■ EXERCISE INSTRUCTIONS ■
Which lines in the material below contain the word "piece"? Copy each of them.

■ RAW DATA ■
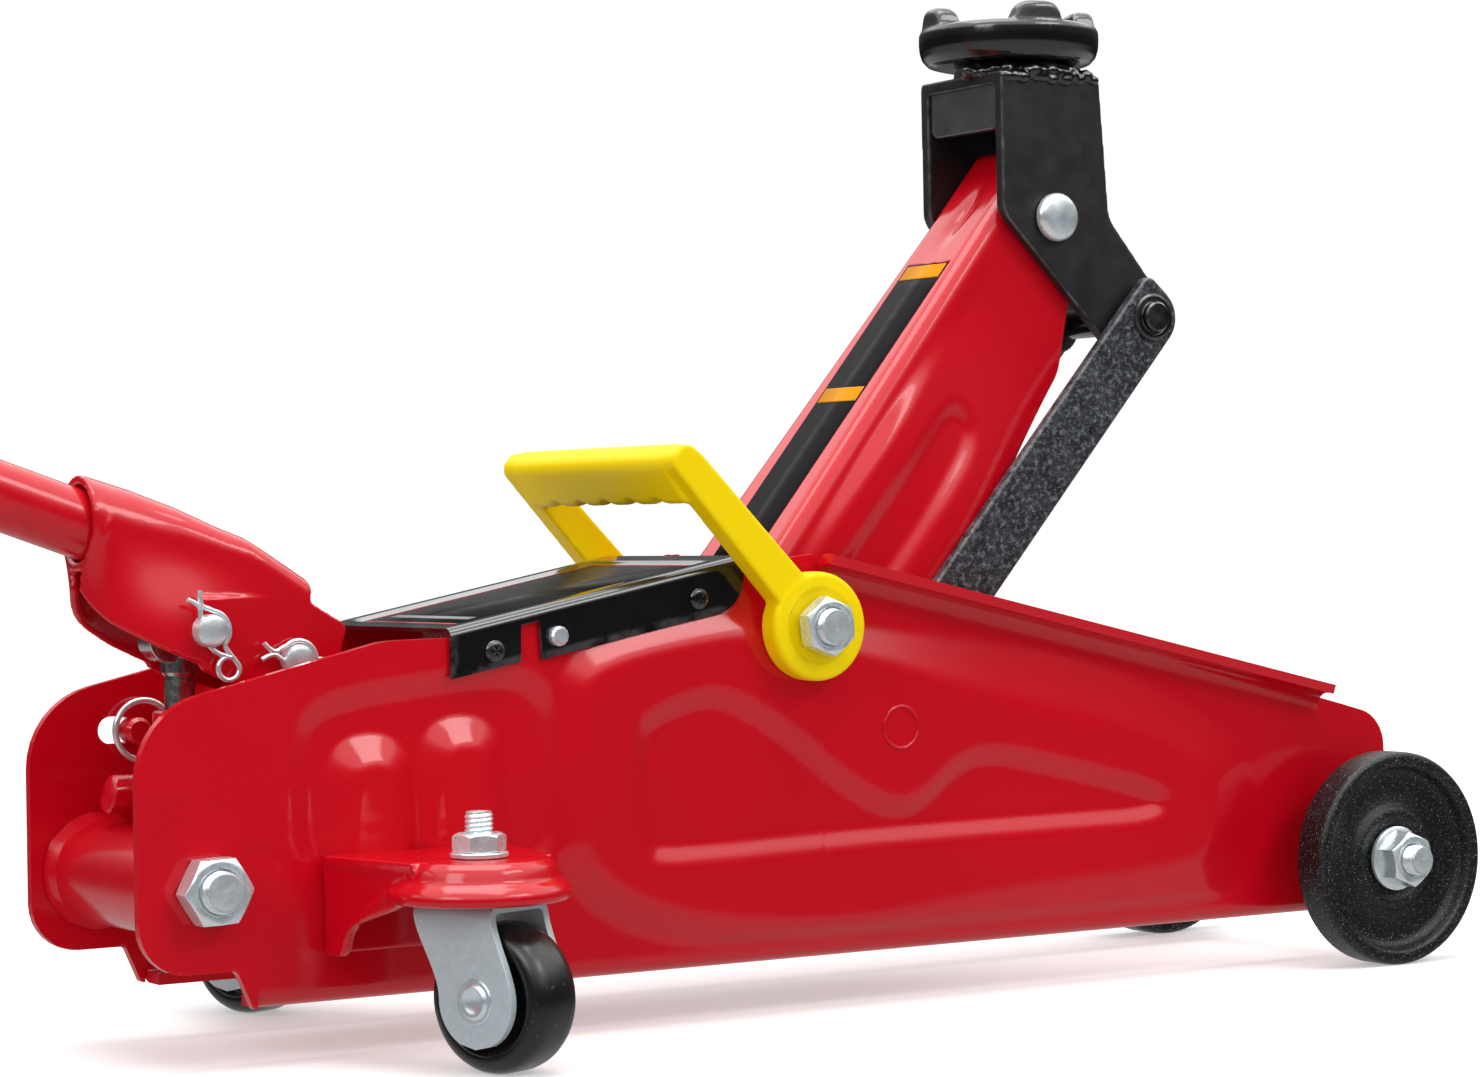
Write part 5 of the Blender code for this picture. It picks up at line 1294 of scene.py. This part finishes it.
# ---- return spring ----------------------------------------------------------
def return_spring():
    """Coil spring that stretches between the spring pin and the ram pin."""
    hook, ram_pin = spot(middle("spring_pin")), spot(middle("ram_pin"))
    start = Vector((hook.x, 14.5, hook.z))
    end = Vector((ram_pin.x, 14.5, ram_pin.z))
    along = (end - start).normalized()
    side = Vector((0.0, 1.0, 0.0))
    up = side.cross(along)
    length = (end - start).length
    turns, lead, radius = 30, 12.0, 2.8
    points = [start - (along * math.cos(math.radians(a)) + up * math.sin(math.radians(a))) * 4.0
              for a in range(-60, 200, 26)]
    for step in range(turns * 8 + 1):
        angle = math.tau * step / 8
        reach = lead + (length - 2.0 * lead) * step / (turns * 8)
        points.append(start + along * reach + (side * math.cos(angle) + up * math.sin(angle)) * radius)
    points += [end + (along * math.cos(math.radians(a)) + up * math.sin(math.radians(a))) * 6.3
               for a in range(180, 420, 26)]
    piece = wire("return_spring_fine", points, 0.7, ZINC, None)
    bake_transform(piece)
    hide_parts("return_spring")


# ---- studio -----------------------------------------------------------------
def soft_world():
    """An even pale surround whose reflections are dim at eye level and bright overhead."""
    world = bpy.data.worlds.new("studio")
    world.use_nodes = True
    tree = world.node_tree
    paths = tree.nodes.new("ShaderNodeLightPath")
    ray = tree.nodes.new("ShaderNodeTexCoord")
    parts = tree.nodes.new("ShaderNodeSeparateXYZ")
    tree.links.new(ray.outputs["Generated"], parts.inputs["Vector"])
    sky = tree.nodes.new("ShaderNodeFloatCurve")
    curve = sky.mapping.curves[0]
    curve.points[0].location = (0.0, 0.28)
    curve.points[1].location = (1.0, 1.0)
    for place, level in ((0.36, 0.22), (0.46, 0.02), (0.58, 0.03), (0.68, 0.30), (0.76, 0.95)):
        curve.points.new(place, level)
    sky.mapping.update()
    rise = tree.nodes.new("ShaderNodeMapRange")
    rise.inputs["From Min"].default_value = -1.0
    tree.links.new(parts.outputs["Z"], rise.inputs["Value"])
    tree.links.new(rise.outputs["Result"], sky.inputs["Value"])
    gain = tree.nodes.new("ShaderNodeMath")
    gain.operation = "MULTIPLY"
    gain.inputs[1].default_value = 2.1
    tree.links.new(sky.outputs["Value"], gain.inputs[0])
    mix = tree.nodes.new("ShaderNodeMix")
    mix.inputs["A"].default_value = 0.62
    tree.links.new(paths.outputs["Is Glossy Ray"], mix.inputs["Factor"])
    tree.links.new(gain.outputs["Value"], mix.inputs["B"])
    tree.links.new(mix.outputs["Result"], tree.nodes["Background"].inputs["Strength"])
    tree.nodes["Background"].inputs["Color"].default_value = (1.0, 1.0, 1.0, 1.0)
    return world


def studio():
    """Pale seamless backdrop, soft lights and the camera."""
    scene = bpy.context.scene
    scene.view_settings.view_transform = "Standard"
    scene.world = soft_world()
    paper = Finish("pale_paper", (0.84, 0.84, 0.84), 0.8)
    paper.bump(paper.noise(40.0), 0.0001, 0.2)
    paper.shader.inputs["Emission Color"].default_value = (1.0, 1.0, 1.0, 1.0)
    paper.shader.inputs["Emission Strength"].default_value = 0.39
    bm = bmesh.new()
    reach, rise, fillet = 3.5, 3.0, 1.0
    profile = [(0.0, 0.0), (reach - fillet, 0.0)]
    profile += [(reach - fillet + fillet * math.sin(a), fillet - fillet * math.cos(a))
                for a in np.radians(np.linspace(5.0, 90.0, 12))]
    profile.append((reach, rise))
    steps = 64
    rings = [[bm.verts.new((r * math.cos(math.tau * s / steps), r * math.sin(math.tau * s / steps), z))
              for s in range(steps)] for r, z in profile[1:]]
    centre = bm.verts.new((0.0, 0.0, 0.0))
    for s in range(steps):
        bm.faces.new((centre, rings[0][s], rings[0][(s + 1) % steps]))
    for low, high in zip(rings, rings[1:]):
        for s in range(steps):
            bm.faces.new((low[s], high[s], high[(s + 1) % steps], low[(s + 1) % steps]))
    mesh = bpy.data.meshes.new("backdrop")
    bm.to_mesh(mesh)
    bm.free()
    mesh.shade_smooth()
    mesh.materials.append(paper.material)
    backdrop = bpy.data.objects.new("backdrop", mesh)
    backdrop.visible_diffuse = False
    backdrop.visible_glossy = False
    backdrop.visible_shadow = False
    scene.collection.objects.link(backdrop)

    lights = (("overhead", (0.0, -0.1, 1.8), (0.1, 0.0, 0.1), 1.6, 1.0, 22.0),
              ("left_panel", (-1.5, -0.7, 1.1), (0.0, 0.0, 0.15), 0.8, 0.7, 7.0),
              ("right_panel", (0.9, -1.5, 1.5), (0.1, 0.0, 0.1), 1.1, 0.5, 10.0))
    for name, place, target, width, height, power in lights:
        data = bpy.data.lights.new(name, "AREA")
        data.shape = "RECTANGLE"
        data.size, data.size_y = width, height
        data.energy = power
        lamp = bpy.data.objects.new(name, data)
        lamp.location = place
        lamp.rotation_euler = (Vector(place) - Vector(target)).to_track_quat("Z", "Y").to_euler()
        scene.collection.objects.link(lamp)

    azimuth, elevation, roll = math.radians(-33.36), math.radians(0.45), math.radians(-0.82)
    back = Vector((math.sin(azimuth) * math.cos(elevation), -math.cos(azimuth) * math.cos(elevation),
                   math.sin(elevation)))
    level = Vector((0, 0, 1)).cross(back).normalized()
    upright = back.cross(level)
    right = level * math.cos(roll) + upright * math.sin(roll)
    up = upright * math.cos(roll) - level * math.sin(roll)
    place = Vector((AXLE_X - 0.8160, -0.9484, 0.1459))
    data = bpy.data.cameras.new("photo_view")
    data.sensor_width = 36.0
    data.lens = 87.56
    data.shift_x = -0.0391
    data.shift_y = 0.0133
    data.clip_start = 0.05
    camera = bpy.data.objects.new("photo_view", data)
    camera.matrix_world = Matrix(((right.x, up.x, back.x, place.x), (right.y, up.y, back.y, place.y),
                                  (right.z, up.z, back.z, place.z), (0, 0, 0, 1)))
    scene.collection.objects.link(camera)
    scene.camera = camera


# ---- assembly ---------------------------------------------------------------
for which in SIDES:
    side_plate(which)
    caster_bracket(which)
    caster(which)
press_marks()
cover()
cover_screws()
fasteners()
lift_arm()
saddle_bracket()
saddle()
links()
handle_socket()
handle()
pump_pins()
rear_tube()
release_valve()
front_wheels()
carry_handle()
return_spring()

refine("pump_block", RED, voxel=0.9, smooth=3)
refine("ram_cylinder", RED)
refine("filler_plug", GRIP)
pump_plunger()
for steel_node in ("ram", "gland_nut"):
    refine(steel_node, STEEL)
for zinc_node in ("spring_pin", "ram_pin", "link_stud_right", "link_stud_left"):
    refine(zinc_node, ZINC)

studio()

■ RESPONSE TO THE EXERCISE ■
    piece = wire("return_spring_fine", points, 0.7, ZINC, None)
    bake_transform(piece)